Step 2: Plan the Customer Journey
Now you are challenged to set the right impulses at the right points along your customer journey. To do this, define all the goals that are relevant to you and that your agents can support you with, such as:
- Extend the subscription for a period of X (retain users for the long term)
- Switch from a monthly subscription to an annual plan (retain users for the long term)
- Switch from a standard plan to the next level (upsales)
- Take advantage of additional services complementary to the current product (upsales)
- Positive mentions in business networks such as LinkedIn or Xing (word of mouth)
- Writing your own articles about the user experience with your tools (word of mouth)
Now translate your most specific choices into support-specific actions. To do this, use the sentence structure, "If my agents (take an action), our customers will (do something)."
For example, "If my agents respond to each incoming request within two hours, our customers will ..."
- keep their monthly subscription instead of canceling
- order more products from the store because we use every contact to further qualify them
- share their buying experience with their professional network, and that provides new leads
This is how linking your strategic goals with the actions of your support team creates measurable success factors in the next step.
Step 3: Track the Appropriate KPIs
As always, the motto when collecting data is: as little as possible, as much as necessary. Because in the end, it doesn't help anyone if you capture every click but don't evaluate it. So focus on those key performance indicators that will help you analyze your measures defined in "Step 2: Plan the Customer Journey". Because with the right KPIs, you can also immediately see where you need to adjust goals or change strategies.
The choices include:
- Customer Lifetime Value: How much revenue does a single user generate along their entire customer journey?
- Cost per Contact: How much does it cost on average to help a user with their support request? How does it look within the different communication channels?
- Cost per conversation: How many interactions does it take on average to resolve a request? Multiply this value by the cost per contact.
- Contact rate: Average number of all active users contacting your support.
- Retention: The percentage of active users compared to the previous month.
- Support requests to departments: Keep track of which areas in your organization are contacted particularly frequently. Identify areas for improvement!
- Reported bugs: How many bugs and suggestions for improvement have been received? And what was the cause? Finding the root cause is the first step to a clearer strategy.
- Customer Satisfaction: How satisfied are your users?
- Net Promoter Score: Probability that your users will recommend you and your services to others.
All these KPIs can be collected and evaluated with little effort. For example, your smart helpdesk Zammad helps you keep track of the number of open and processed requests at any given time. Compare these numbers with the processing time spent and your user retention.

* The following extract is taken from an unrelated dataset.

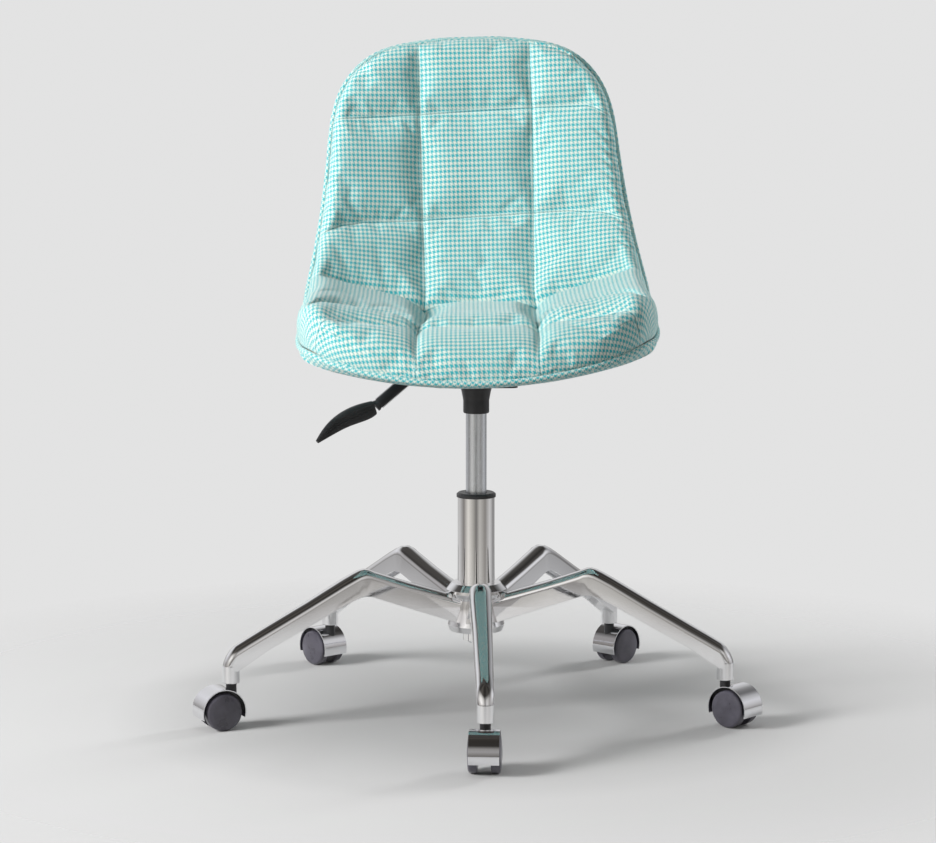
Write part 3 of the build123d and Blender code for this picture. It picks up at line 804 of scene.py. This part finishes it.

You can also use the Zammad Reporting. It analyzes various ticket metrics and helps you put them in context so you see every deviation from the target path immediately.
And that's not all: since Zammad release 4.0, you can use Elasticsearch to transfer all data from your ticket history to your own statistics program, such as Grafana or Kibana. This makes the analysis and monitoring possibilities almost endless.
Step 4: Collect More Than Numbers
If you want to evaluate the success of your support, look at the people behind the requests as well. Use every message as a chance to learn more about the needs of your customers, partners, suppliers, and employees. How do they interact with your products, what language do they speak, what do they think about your competition, and how did they become aware of you?
All of this information can indirectly fuel your organization's success if you allow your agents the freedom to query this knowledge and bring it back to the business. In doing so, you turn your support into the best feedback machine.
Summary
The more strategically organized your support is, the more likely it is to contribute to your business goals. So plan precise actions along your users' customer journey that your support agents can use to help you keep customers happy, which will help you keep them longer, earn more from them, or even turn them into brand ambassadors. Direct and indirect KPIs make support a predictable and controllable investment in your organization's success.